* Written instruction *
Write out the listing beneath this instruction in its entirety, exactly as it reads.

## START

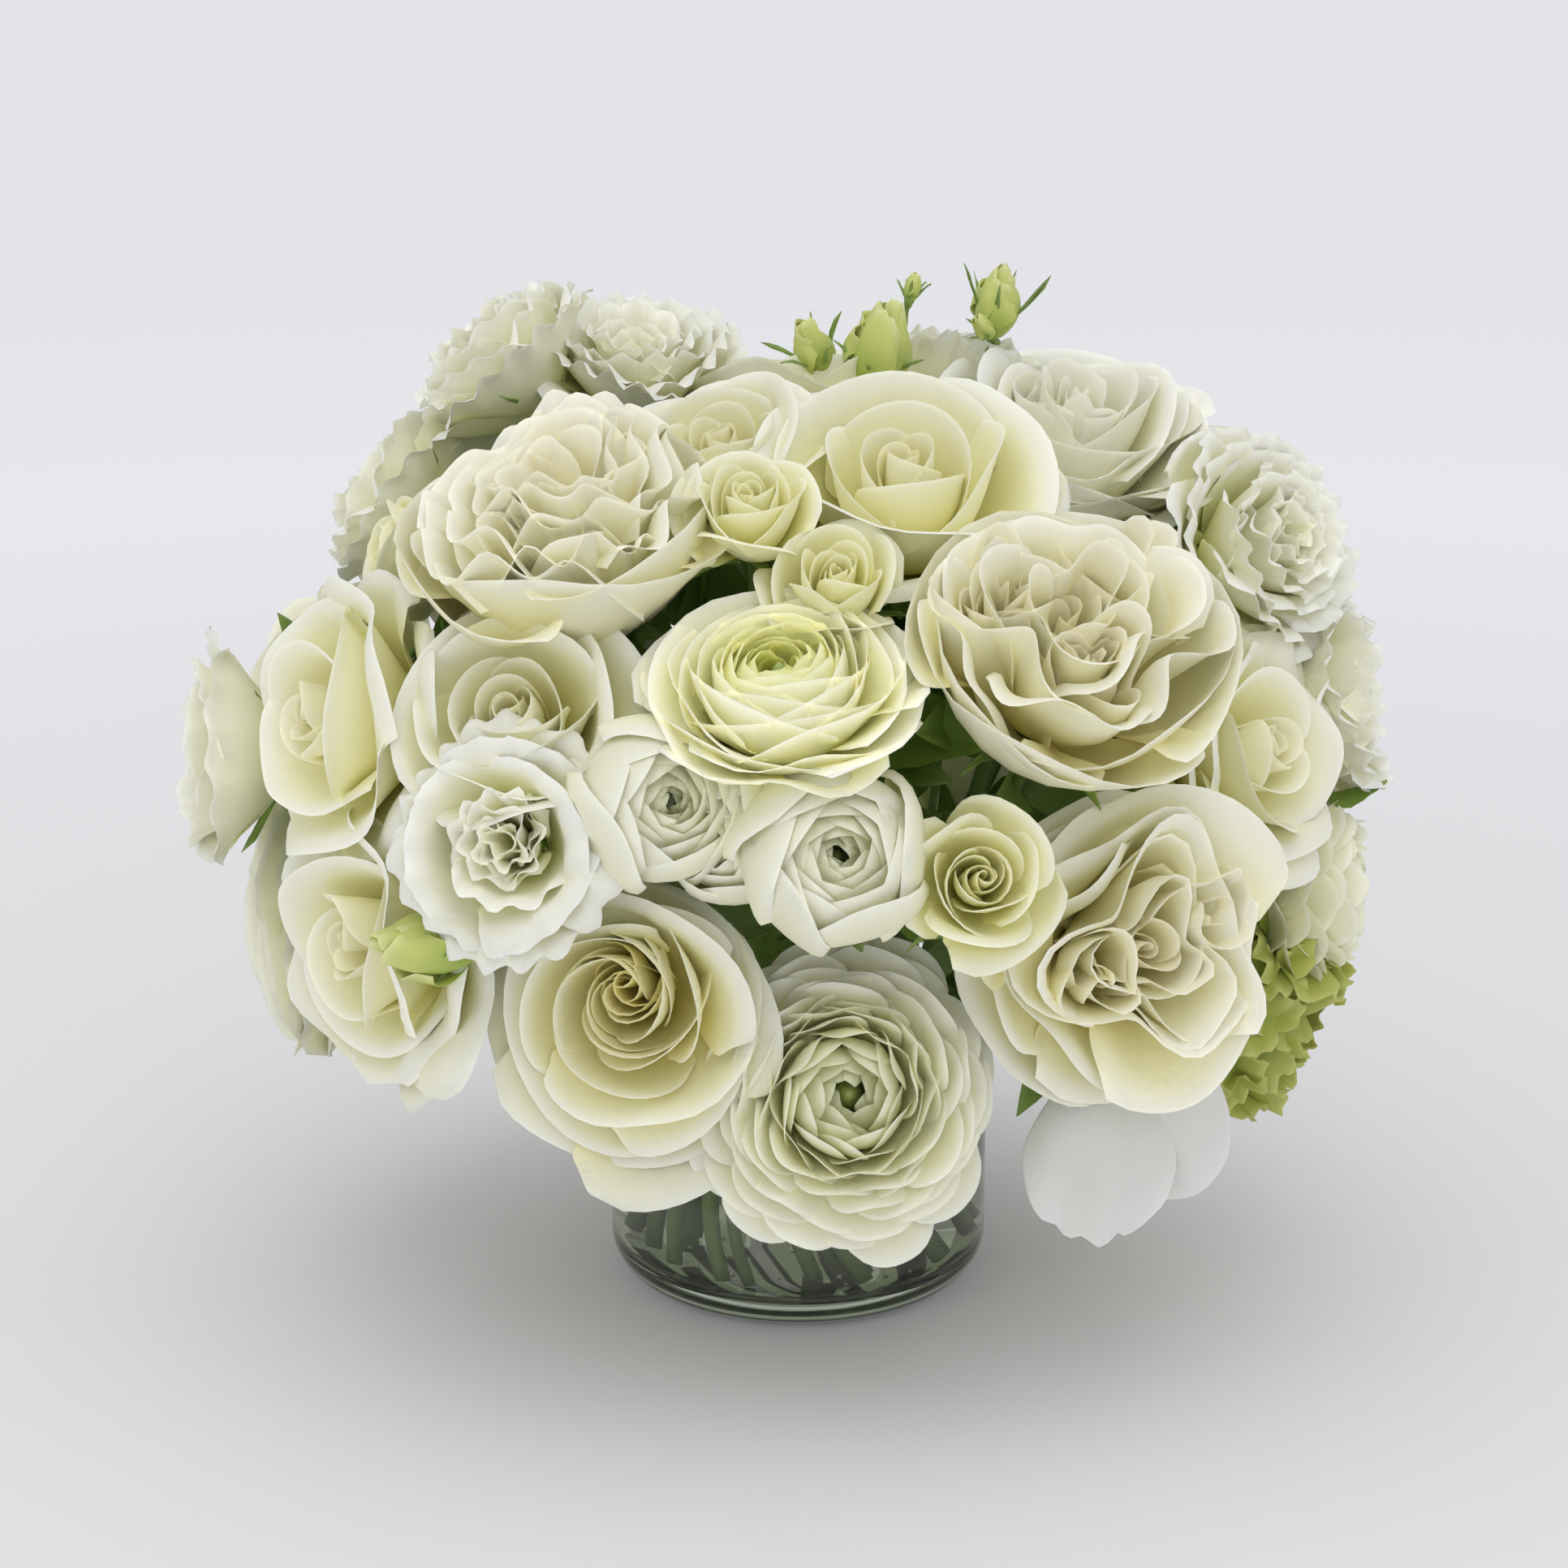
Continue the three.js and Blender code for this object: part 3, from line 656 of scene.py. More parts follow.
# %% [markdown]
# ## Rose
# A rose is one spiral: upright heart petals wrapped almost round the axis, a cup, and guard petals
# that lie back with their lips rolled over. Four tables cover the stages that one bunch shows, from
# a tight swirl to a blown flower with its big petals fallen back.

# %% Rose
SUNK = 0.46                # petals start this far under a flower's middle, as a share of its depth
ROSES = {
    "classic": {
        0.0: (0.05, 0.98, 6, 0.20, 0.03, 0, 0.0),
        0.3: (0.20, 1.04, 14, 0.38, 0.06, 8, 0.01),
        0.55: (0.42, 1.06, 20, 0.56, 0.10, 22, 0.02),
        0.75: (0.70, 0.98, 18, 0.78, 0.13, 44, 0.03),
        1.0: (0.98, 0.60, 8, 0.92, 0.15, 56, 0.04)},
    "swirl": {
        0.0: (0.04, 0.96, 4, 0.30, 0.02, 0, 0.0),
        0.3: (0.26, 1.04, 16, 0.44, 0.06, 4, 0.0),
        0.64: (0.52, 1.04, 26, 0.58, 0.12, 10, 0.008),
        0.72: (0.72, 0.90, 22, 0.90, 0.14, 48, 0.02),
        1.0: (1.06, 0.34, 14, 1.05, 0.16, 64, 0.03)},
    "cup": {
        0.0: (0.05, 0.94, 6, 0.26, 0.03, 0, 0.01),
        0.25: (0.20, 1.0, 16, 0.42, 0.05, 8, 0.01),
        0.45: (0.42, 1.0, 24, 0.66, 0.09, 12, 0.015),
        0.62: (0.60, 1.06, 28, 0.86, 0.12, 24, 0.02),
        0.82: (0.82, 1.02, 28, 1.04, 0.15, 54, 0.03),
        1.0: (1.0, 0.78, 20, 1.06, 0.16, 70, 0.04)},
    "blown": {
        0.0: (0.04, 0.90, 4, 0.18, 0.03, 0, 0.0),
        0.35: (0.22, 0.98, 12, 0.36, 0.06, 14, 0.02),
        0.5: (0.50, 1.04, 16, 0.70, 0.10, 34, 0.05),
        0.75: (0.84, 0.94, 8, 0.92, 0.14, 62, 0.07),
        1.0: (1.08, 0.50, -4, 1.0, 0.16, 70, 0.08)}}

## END

* Answer to this task *
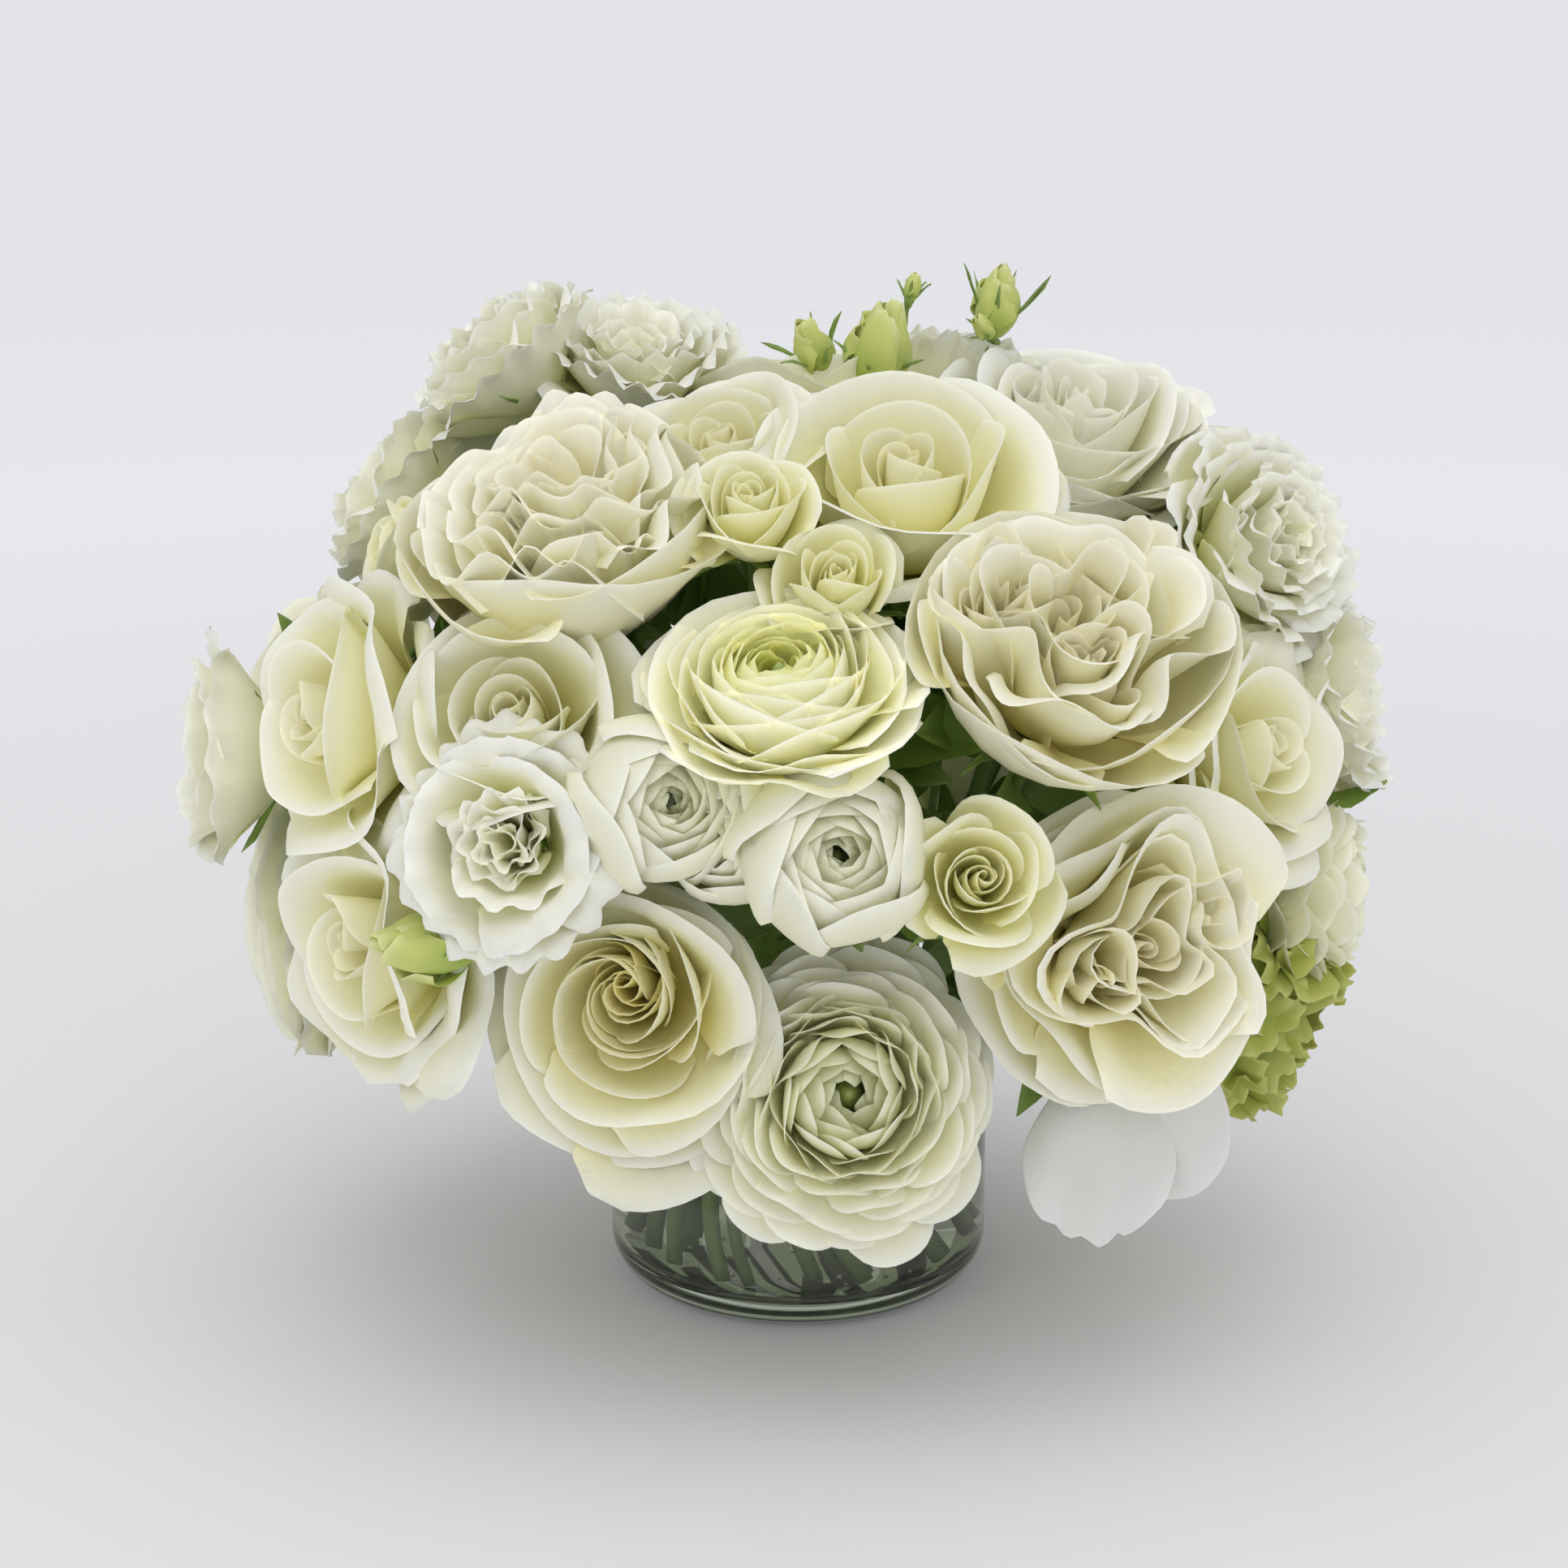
Continue the three.js and Blender code for this object: part 3, from line 656 of scene.py. More parts follow.
# %% [markdown]
# ## Rose
# A rose is one spiral: upright heart petals wrapped almost round the axis, a cup, and guard petals
# that lie back with their lips rolled over. Four tables cover the stages that one bunch shows, from
# a tight swirl to a blown flower with its big petals fallen back.

# %% Rose
SUNK = 0.46                # petals start this far under a flower's middle, as a share of its depth
ROSES = {
    "classic": {
        0.0: (0.05, 0.98, 6, 0.20, 0.03, 0, 0.0),
        0.3: (0.20, 1.04, 14, 0.38, 0.06, 8, 0.01),
        0.55: (0.42, 1.06, 20, 0.56, 0.10, 22, 0.02),
        0.75: (0.70, 0.98, 18, 0.78, 0.13, 44, 0.03),
        1.0: (0.98, 0.60, 8, 0.92, 0.15, 56, 0.04)},
    "swirl": {
        0.0: (0.04, 0.96, 4, 0.30, 0.02, 0, 0.0),
        0.3: (0.26, 1.04, 16, 0.44, 0.06, 4, 0.0),
        0.64: (0.52, 1.04, 26, 0.58, 0.12, 10, 0.008),
        0.72: (0.72, 0.90, 22, 0.90, 0.14, 48, 0.02),
        1.0: (1.06, 0.34, 14, 1.05, 0.16, 64, 0.03)},
    "cup": {
        0.0: (0.05, 0.94, 6, 0.26, 0.03, 0, 0.01),
        0.25: (0.20, 1.0, 16, 0.42, 0.05, 8, 0.01),
        0.45: (0.42, 1.0, 24, 0.66, 0.09, 12, 0.015),
        0.62: (0.60, 1.06, 28, 0.86, 0.12, 24, 0.02),
        0.82: (0.82, 1.02, 28, 1.04, 0.15, 54, 0.03),
        1.0: (1.0, 0.78, 20, 1.06, 0.16, 70, 0.04)},
    "blown": {
        0.0: (0.04, 0.90, 4, 0.18, 0.03, 0, 0.0),
        0.35: (0.22, 0.98, 12, 0.36, 0.06, 14, 0.02),
        0.5: (0.50, 1.04, 16, 0.70, 0.10, 34, 0.05),
        0.75: (0.84, 0.94, 8, 0.92, 0.14, 62, 0.07),
        1.0: (1.08, 0.50, -4, 1.0, 0.16, 70, 0.08)}}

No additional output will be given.